Indirect painting involves procedures in which the final effects in a picture are built up gradually by placing several layers of paint, one over the other, the upper layers modifying, but not altogether concealing, the lower layers.

Indirect painters put their first strokes on the canvas with the expectation that they will paint over them again when they are dry in order to change their effect in some way. Therefore when they put on the first layer of paint, called the underpainting, they do not try for a finished effect, complete in final color, drawing definition, and pattern emphasis. Instead at the beginning of the work they concentrate on one or two of these problems, and they depend upon and make allowance for the subsequent layers of paint to develop and modify the underpainting until the remaining problems are finally solved.

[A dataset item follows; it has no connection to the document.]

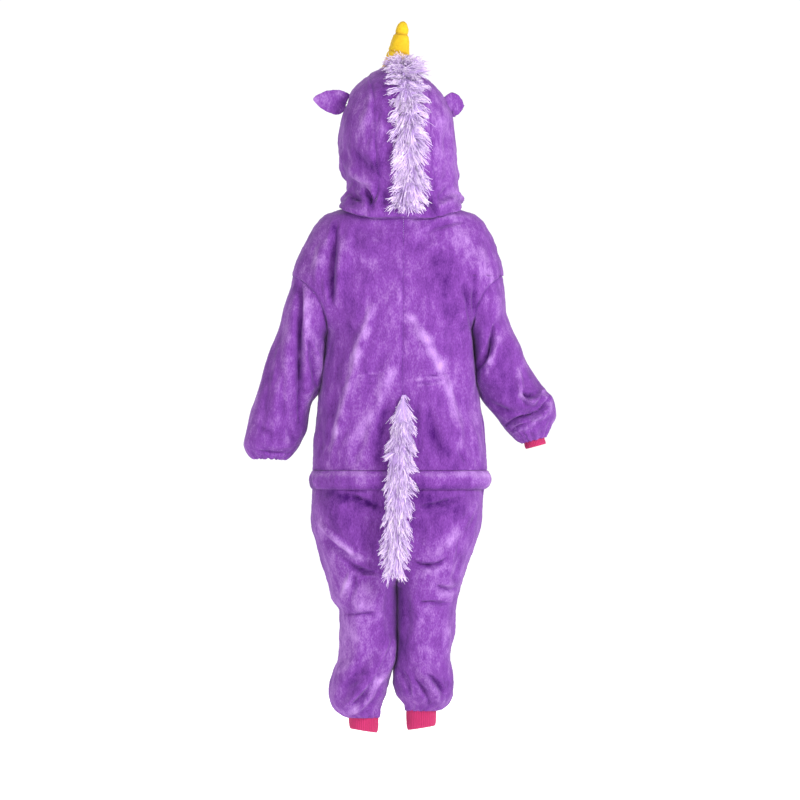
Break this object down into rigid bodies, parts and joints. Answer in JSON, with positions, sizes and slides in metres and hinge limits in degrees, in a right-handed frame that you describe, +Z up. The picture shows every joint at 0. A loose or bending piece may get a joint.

 Effects obtained with the Indirect Painting Method 
 Indirect painting Methods 1  Indirect painting Methods 1

The existence of indirect painting arises from the fact that although paint may be used opaquely to conceal what is beneath it, it can also be applied so as to be transparent, revealing to a greater or lesser extent what it covers. For example, an oil color, such as cadmium red, in paste consistency may be brushed over an area of thoroughly dried yellow paint. If it is applied evenly and fairly heavily, it will conceal the yellow color entirely. Alternatively the red paint may be thinned with an appropriate diluent and may be spread so thinly over the dried yellow color that it lies over the yellow like a sheet of red cellophane, tinting the area a fiery orange color, while allowing the shape and every surface brush mark on the yellow area to remain visible. The orange tone thus obtained, by superimposing a layer of transparent red on an opaque yellow, will differ considerably in optical character from an orange made by combining the same red and yellow pigments in direct mixture on the palette. The directly mixed tone will have a weighty solid opacity, whereas the orange tone produced through the indirect mixture of the two colors will have a more luminous vibration, rather like that seen in stained glass when light passes through it.

By exploiting this characteristic of the oil technique, painters found that they could develop a brilliant luminosity whose exact character was unobtainable in the direct techniques. The procedures most commonly used in indirect painting are called glazing and scumbling
.



GLAZING:


A glaze is an almost transparent film of color laid over another paint surface, modifying the original tone of the area. It is usually a dark color placed over a lighter one.



SCUMBLING:

Scumbling means coating a dried painting by rubbing over it with a little straight oil paint, usually but not necessarily smearing or rubbing off the surplus with a soft cloth or the fingers. Scumbling implies the use of light or pale tints over darker ones, the use of less transparent pigments, and sometimes a rather wholesale, overall toning rather than the carefully controlled, more delicately applied glazes.